- Short problem
Quote all of the data below exactly, please.

--- start ---

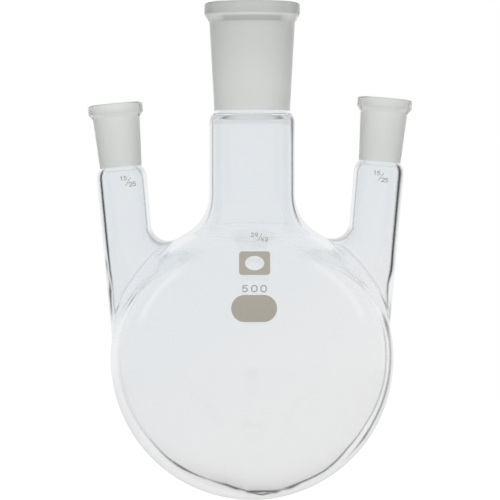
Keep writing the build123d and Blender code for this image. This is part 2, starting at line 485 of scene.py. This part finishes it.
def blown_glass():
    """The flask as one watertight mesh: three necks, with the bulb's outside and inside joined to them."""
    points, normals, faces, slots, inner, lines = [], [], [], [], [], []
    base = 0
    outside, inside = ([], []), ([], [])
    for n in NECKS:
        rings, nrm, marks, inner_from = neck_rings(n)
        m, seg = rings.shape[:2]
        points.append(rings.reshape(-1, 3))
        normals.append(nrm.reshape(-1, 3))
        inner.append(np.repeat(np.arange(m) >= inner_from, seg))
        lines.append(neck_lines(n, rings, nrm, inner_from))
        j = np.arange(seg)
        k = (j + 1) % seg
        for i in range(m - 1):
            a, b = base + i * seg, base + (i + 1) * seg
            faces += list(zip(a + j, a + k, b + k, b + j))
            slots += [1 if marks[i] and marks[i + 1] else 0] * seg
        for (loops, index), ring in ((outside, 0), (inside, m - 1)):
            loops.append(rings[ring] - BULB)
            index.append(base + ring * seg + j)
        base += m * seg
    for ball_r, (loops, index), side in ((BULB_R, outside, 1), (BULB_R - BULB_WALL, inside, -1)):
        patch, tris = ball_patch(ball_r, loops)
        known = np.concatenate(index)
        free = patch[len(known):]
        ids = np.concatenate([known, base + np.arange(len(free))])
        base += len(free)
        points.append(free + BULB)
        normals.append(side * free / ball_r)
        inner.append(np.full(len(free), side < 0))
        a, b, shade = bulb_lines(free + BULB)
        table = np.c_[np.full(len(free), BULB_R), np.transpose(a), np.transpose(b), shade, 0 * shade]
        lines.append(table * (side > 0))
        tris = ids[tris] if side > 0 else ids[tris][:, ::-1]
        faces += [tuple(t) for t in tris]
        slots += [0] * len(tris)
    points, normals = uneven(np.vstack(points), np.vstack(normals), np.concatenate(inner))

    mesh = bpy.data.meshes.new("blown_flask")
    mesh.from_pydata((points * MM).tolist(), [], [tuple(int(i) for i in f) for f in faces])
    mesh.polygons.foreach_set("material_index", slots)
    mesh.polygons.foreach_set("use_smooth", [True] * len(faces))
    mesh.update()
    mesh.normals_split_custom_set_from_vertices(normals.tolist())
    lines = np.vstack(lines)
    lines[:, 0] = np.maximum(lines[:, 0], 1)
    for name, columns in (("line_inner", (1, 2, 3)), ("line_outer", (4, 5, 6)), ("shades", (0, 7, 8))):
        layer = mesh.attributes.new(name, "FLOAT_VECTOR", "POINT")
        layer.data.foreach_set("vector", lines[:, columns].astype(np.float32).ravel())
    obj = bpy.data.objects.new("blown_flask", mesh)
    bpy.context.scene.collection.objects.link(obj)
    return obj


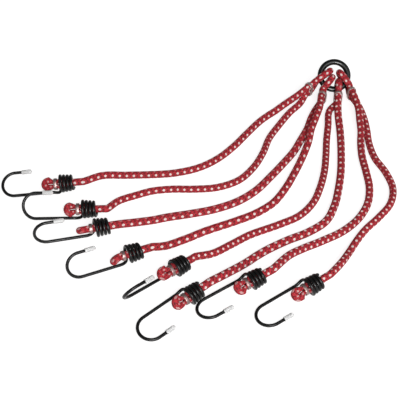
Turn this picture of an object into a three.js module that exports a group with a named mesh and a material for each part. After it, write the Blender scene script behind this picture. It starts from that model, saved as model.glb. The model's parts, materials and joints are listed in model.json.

--- end ---

- Final result
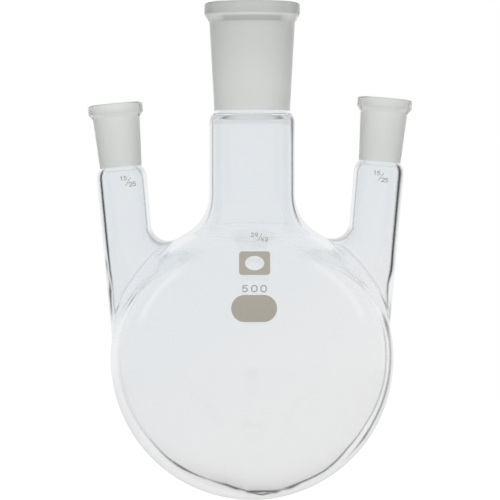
Keep writing the build123d and Blender code for this image. This is part 2, starting at line 485 of scene.py. This part finishes it.
def blown_glass():
    """The flask as one watertight mesh: three necks, with the bulb's outside and inside joined to them."""
    points, normals, faces, slots, inner, lines = [], [], [], [], [], []
    base = 0
    outside, inside = ([], []), ([], [])
    for n in NECKS:
        rings, nrm, marks, inner_from = neck_rings(n)
        m, seg = rings.shape[:2]
        points.append(rings.reshape(-1, 3))
        normals.append(nrm.reshape(-1, 3))
        inner.append(np.repeat(np.arange(m) >= inner_from, seg))
        lines.append(neck_lines(n, rings, nrm, inner_from))
        j = np.arange(seg)
        k = (j + 1) % seg
        for i in range(m - 1):
            a, b = base + i * seg, base + (i + 1) * seg
            faces += list(zip(a + j, a + k, b + k, b + j))
            slots += [1 if marks[i] and marks[i + 1] else 0] * seg
        for (loops, index), ring in ((outside, 0), (inside, m - 1)):
            loops.append(rings[ring] - BULB)
            index.append(base + ring * seg + j)
        base += m * seg
    for ball_r, (loops, index), side in ((BULB_R, outside, 1), (BULB_R - BULB_WALL, inside, -1)):
        patch, tris = ball_patch(ball_r, loops)
        known = np.concatenate(index)
        free = patch[len(known):]
        ids = np.concatenate([known, base + np.arange(len(free))])
        base += len(free)
        points.append(free + BULB)
        normals.append(side * free / ball_r)
        inner.append(np.full(len(free), side < 0))
        a, b, shade = bulb_lines(free + BULB)
        table = np.c_[np.full(len(free), BULB_R), np.transpose(a), np.transpose(b), shade, 0 * shade]
        lines.append(table * (side > 0))
        tris = ids[tris] if side > 0 else ids[tris][:, ::-1]
        faces += [tuple(t) for t in tris]
        slots += [0] * len(tris)
    points, normals = uneven(np.vstack(points), np.vstack(normals), np.concatenate(inner))

    mesh = bpy.data.meshes.new("blown_flask")
    mesh.from_pydata((points * MM).tolist(), [], [tuple(int(i) for i in f) for f in faces])
    mesh.polygons.foreach_set("material_index", slots)
    mesh.polygons.foreach_set("use_smooth", [True] * len(faces))
    mesh.update()
    mesh.normals_split_custom_set_from_vertices(normals.tolist())
    lines = np.vstack(lines)
    lines[:, 0] = np.maximum(lines[:, 0], 1)
    for name, columns in (("line_inner", (1, 2, 3)), ("line_outer", (4, 5, 6)), ("shades", (0, 7, 8))):
        layer = mesh.attributes.new(name, "FLOAT_VECTOR", "POINT")
        layer.data.foreach_set("vector", lines[:, columns].astype(np.float32).ravel())
    obj = bpy.data.objects.new("blown_flask", mesh)
    bpy.context.scene.collection.objects.link(obj)
    return obj


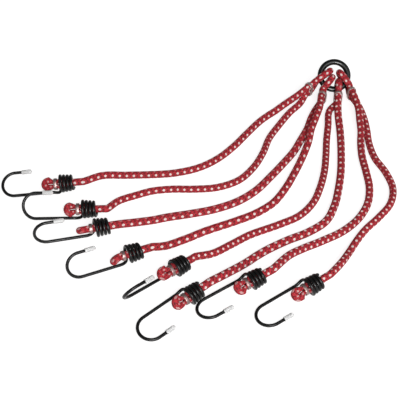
Turn this picture of an object into a three.js module that exports a group with a named mesh and a material for each part. After it, write the Blender scene script behind this picture. It starts from that model, saved as model.glb. The model's parts, materials and joints are listed in model.json.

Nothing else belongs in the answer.